(YOUR GOAL)
Extract the first line through the line containing "---- The bill" from the listing below, exactly as written.

## Begin INFORMATION SHOWN

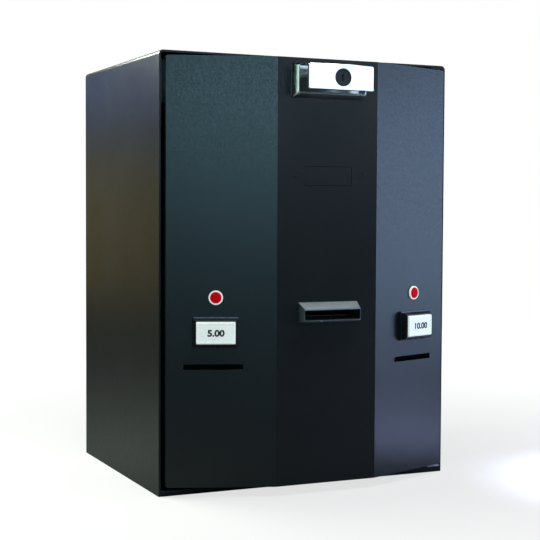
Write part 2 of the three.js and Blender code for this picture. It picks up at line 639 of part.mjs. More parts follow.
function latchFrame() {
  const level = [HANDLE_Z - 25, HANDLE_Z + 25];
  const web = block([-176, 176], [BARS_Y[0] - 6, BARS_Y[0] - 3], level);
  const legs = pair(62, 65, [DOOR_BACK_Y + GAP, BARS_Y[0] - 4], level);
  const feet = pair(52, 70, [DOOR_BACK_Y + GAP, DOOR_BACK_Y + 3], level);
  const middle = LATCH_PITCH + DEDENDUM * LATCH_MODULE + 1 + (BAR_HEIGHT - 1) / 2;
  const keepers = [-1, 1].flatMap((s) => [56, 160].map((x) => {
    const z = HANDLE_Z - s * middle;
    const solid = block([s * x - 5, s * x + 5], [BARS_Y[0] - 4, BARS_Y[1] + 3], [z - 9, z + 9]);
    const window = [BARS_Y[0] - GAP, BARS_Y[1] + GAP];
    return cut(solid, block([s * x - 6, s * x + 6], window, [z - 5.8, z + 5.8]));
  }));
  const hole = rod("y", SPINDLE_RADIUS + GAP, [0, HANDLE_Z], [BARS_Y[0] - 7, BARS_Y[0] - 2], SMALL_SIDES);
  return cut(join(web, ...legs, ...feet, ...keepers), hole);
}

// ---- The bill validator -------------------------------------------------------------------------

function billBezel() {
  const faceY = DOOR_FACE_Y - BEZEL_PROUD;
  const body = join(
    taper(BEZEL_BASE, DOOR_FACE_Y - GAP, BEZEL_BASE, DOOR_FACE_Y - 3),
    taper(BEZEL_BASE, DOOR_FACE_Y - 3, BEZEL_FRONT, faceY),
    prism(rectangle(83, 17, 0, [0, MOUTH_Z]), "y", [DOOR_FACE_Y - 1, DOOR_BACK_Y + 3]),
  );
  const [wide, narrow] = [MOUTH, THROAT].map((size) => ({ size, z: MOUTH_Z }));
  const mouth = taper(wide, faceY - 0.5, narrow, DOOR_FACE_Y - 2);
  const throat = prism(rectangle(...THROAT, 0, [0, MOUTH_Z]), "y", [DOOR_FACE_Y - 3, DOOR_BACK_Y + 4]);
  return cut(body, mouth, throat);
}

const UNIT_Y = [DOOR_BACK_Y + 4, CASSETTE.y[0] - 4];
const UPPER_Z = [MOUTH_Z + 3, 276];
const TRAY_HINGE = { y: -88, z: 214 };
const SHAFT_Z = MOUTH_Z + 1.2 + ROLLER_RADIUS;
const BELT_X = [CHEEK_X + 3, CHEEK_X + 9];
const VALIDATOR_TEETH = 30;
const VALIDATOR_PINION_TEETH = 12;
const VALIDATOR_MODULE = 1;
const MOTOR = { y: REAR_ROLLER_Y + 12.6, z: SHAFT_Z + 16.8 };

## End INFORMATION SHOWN

(CORRECT ANSWER)
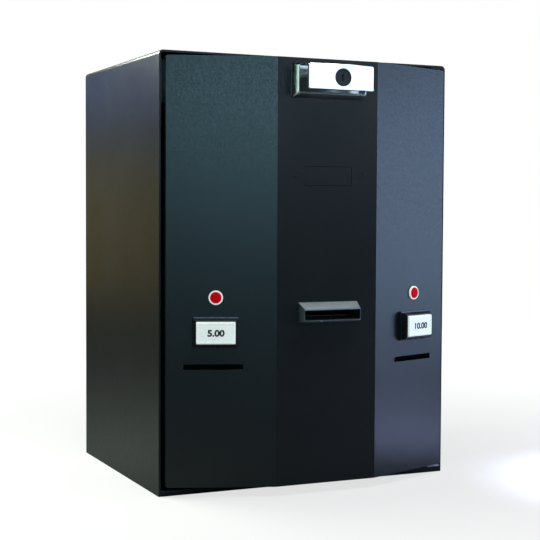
Write part 2 of the three.js and Blender code for this picture. It picks up at line 639 of part.mjs. More parts follow.
function latchFrame() {
  const level = [HANDLE_Z - 25, HANDLE_Z + 25];
  const web = block([-176, 176], [BARS_Y[0] - 6, BARS_Y[0] - 3], level);
  const legs = pair(62, 65, [DOOR_BACK_Y + GAP, BARS_Y[0] - 4], level);
  const feet = pair(52, 70, [DOOR_BACK_Y + GAP, DOOR_BACK_Y + 3], level);
  const middle = LATCH_PITCH + DEDENDUM * LATCH_MODULE + 1 + (BAR_HEIGHT - 1) / 2;
  const keepers = [-1, 1].flatMap((s) => [56, 160].map((x) => {
    const z = HANDLE_Z - s * middle;
    const solid = block([s * x - 5, s * x + 5], [BARS_Y[0] - 4, BARS_Y[1] + 3], [z - 9, z + 9]);
    const window = [BARS_Y[0] - GAP, BARS_Y[1] + GAP];
    return cut(solid, block([s * x - 6, s * x + 6], window, [z - 5.8, z + 5.8]));
  }));
  const hole = rod("y", SPINDLE_RADIUS + GAP, [0, HANDLE_Z], [BARS_Y[0] - 7, BARS_Y[0] - 2], SMALL_SIDES);
  return cut(join(web, ...legs, ...feet, ...keepers), hole);
}

// ---- The bill validator -------------------------------------------------------------------------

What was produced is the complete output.